Type AC, B or F RCD for boats?

[jdc]

Following on from the Garage Consumer Unit thread, I've been wondering for some time about the changing electrical loads boats now impose on the mains supply. There are no regs as such, but I'd like to follow good practice nonetheless, essentially complying with IET edition 18.

RCDs / RCCBs come in various types according to the expected loads. The old type AC devices are no longer considered suitable where there is mains-powered LED lighting or induction ovens or other inverter or switching loads. And for my electric car I had to install a type B.

It strikes me that modern battery chargers and immersion heaters will almost inevitably be inverters / switching devices, especially if there are lot of Lithium batteries on board, so would anyone now recommend installing a type F?

Similarly for MCBs, there are classes B, C and D. Class C is easiest to source, but may not be appropriate on a boat: it's the threshold for instantaneous tripping which is the difference between the types:

Type B - trips between 3 and 5 time full load current
Type C - trips between 5 and 10 times full load current
Type D - trips between 10 and 20 times full load current

If I were doing a new install, I think I'd go for a type F RCD, and type B MCBs, but what do others think reasonable? Presumably it depends on the loads.

 

[Alex_Blackwood]

Following on from the Garage Consumer Unit thread, I've been wondering for some time about the changing electrical loads boats now impose on the mains supply. There are no regs as such, but I'd like to follow good practice nonetheless, essentially complying with IET edition 18.

RCDs / RCCBs come in various types according to the expected loads. The old type AC devices are no longer considered suitable where there is mains-powered LED lighting or induction ovens or other inverter or switching loads. And for my electric car I had to install a type B.

It strikes me that modern battery chargers and immersion heaters will almost inevitably be inverters / switching devices, especially if there are lot of Lithium batteries on board, so would anyone now recommend installing a type F?

Similarly for MCBs, there are classes B, C and D. Class C is easiest to source, but may not be appropriate on a boat: it's the threshold for instantaneous tripping which is the difference between the types:

Type B - trips between 3 and 5 time full load current
Type C - trips between 5 and 10 times full load current
Type D - trips between 10 and 20 times full load current

If I were doing a new install, I think I'd go for a type F RCD, and type B MCBs, but what do others think reasonable? Presumably it depends on the loads.

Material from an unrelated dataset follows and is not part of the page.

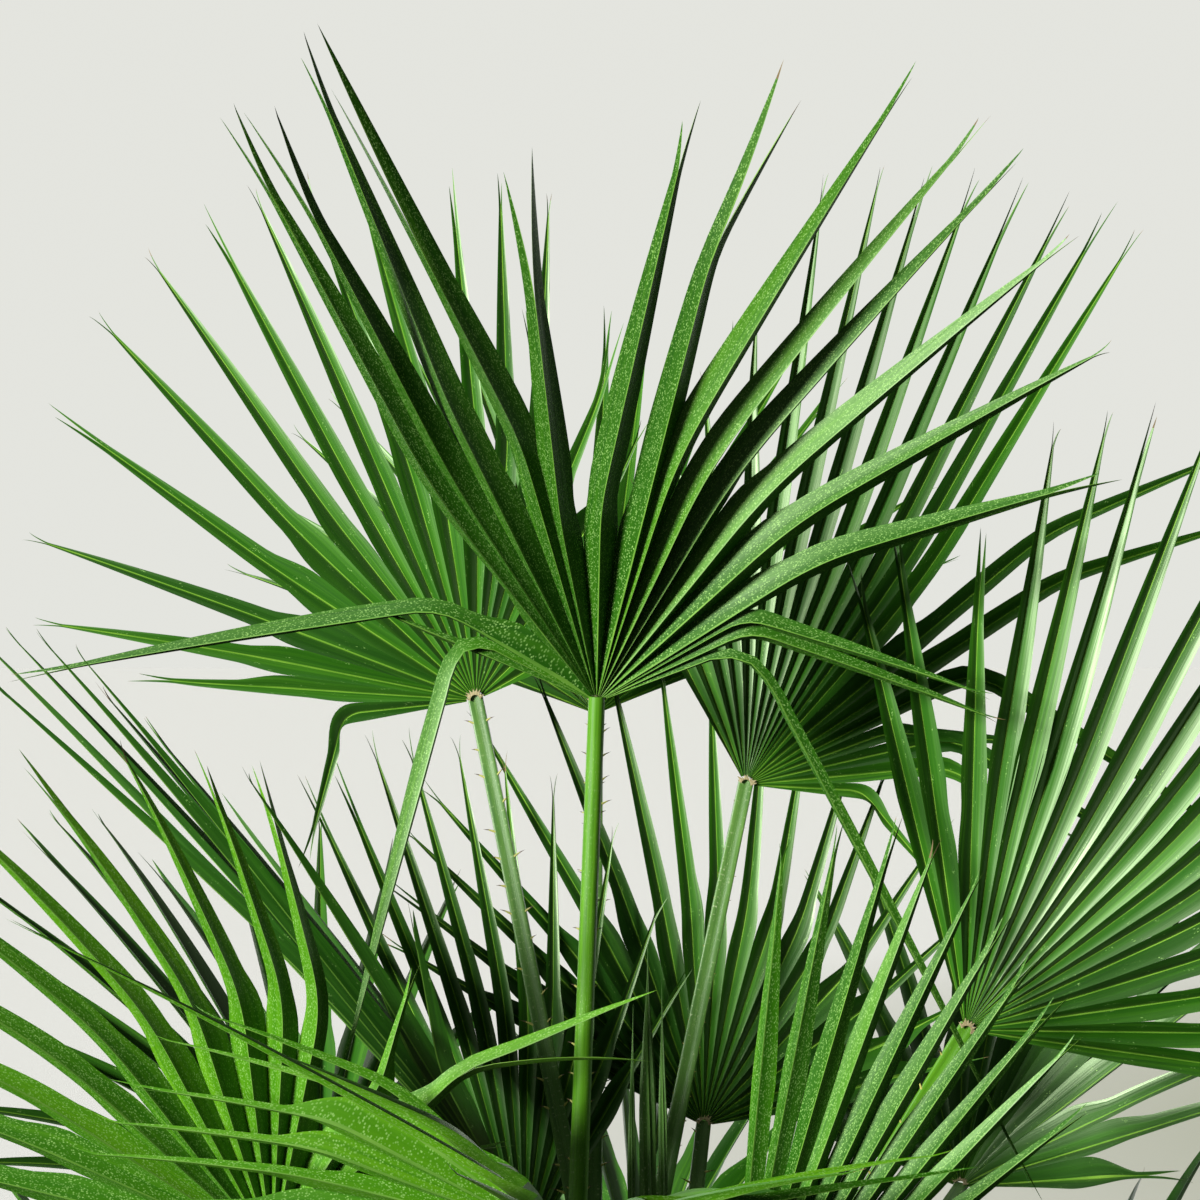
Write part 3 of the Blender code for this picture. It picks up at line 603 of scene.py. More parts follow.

I would use TYPE "A" RCD and CURVE "B" MCB or equivalent RCBO. That will give all you need in the way of protection on a boat. No reason why you cannot use "F" or "B" RCD if you feel happier. All a bit of how you toss the coin. They will all protect, of course, and yes you are right when you say it depends on the loads. Every case, every installation needs individual consideration. I am not sure where you get the inverter association with immersion heaters. A normal battery charger will be most probably be some sort of Switch mode rectification and control, unless of course you are talking combined charger inverters. (Don't get confused with rectification and inversion)
All in all at the end of the day it will depend on your installation, personal choice, and possibly depth of pocket
Good question though and does need some thought in the modern world.

 

[Boater Sam]

Curve "D" MCBs are called never trips in the trade!
I have never had any problems with "AC" RCDs on boats with LED mains voltage lighting and inverters.

 

[Alex_Blackwood]

Curve "D" MCBs are called never trips in the trade!
I have never had any problems with "AC" RCDs on boats with LED mains voltage lighting and inverters.

You won't know you have a problem with TYPE "AC" until it doesn't trip under fault because of a statured operating coil. Even then you may not know of the problem because you will be dead

 

[jdc]

My thoughts about DC currents exactly, which prompted my original question.

The Inverter reference was in the IET wiring regs book, which I guess might be inverters from EV or battery walls so not exactly what we have aboard (I assume). But nonetheless, the input to almost all mains electronics these days starts with full-wave rectification and then a fairly high frequency switch-mode stage (in the range 30kHz to 1MHz I guess), and then either via a galvanic isolator - ie a ferrite transformer - or, more dangerous for humans if they touch it - direct to the load. Your computer power brick the former, immersion heaters are, I fear, usually the latter.

Old ones had a simple bang-bang controller, probably just a bi-metallic thermostat, as did fridges, but modern ones tend to use more variable control (which might well be DC) or variable speed compressors via brushless motors. So I think there's a strong possibility of DC currents flowing under earth fault conditions. Type A is a good steer 'tho.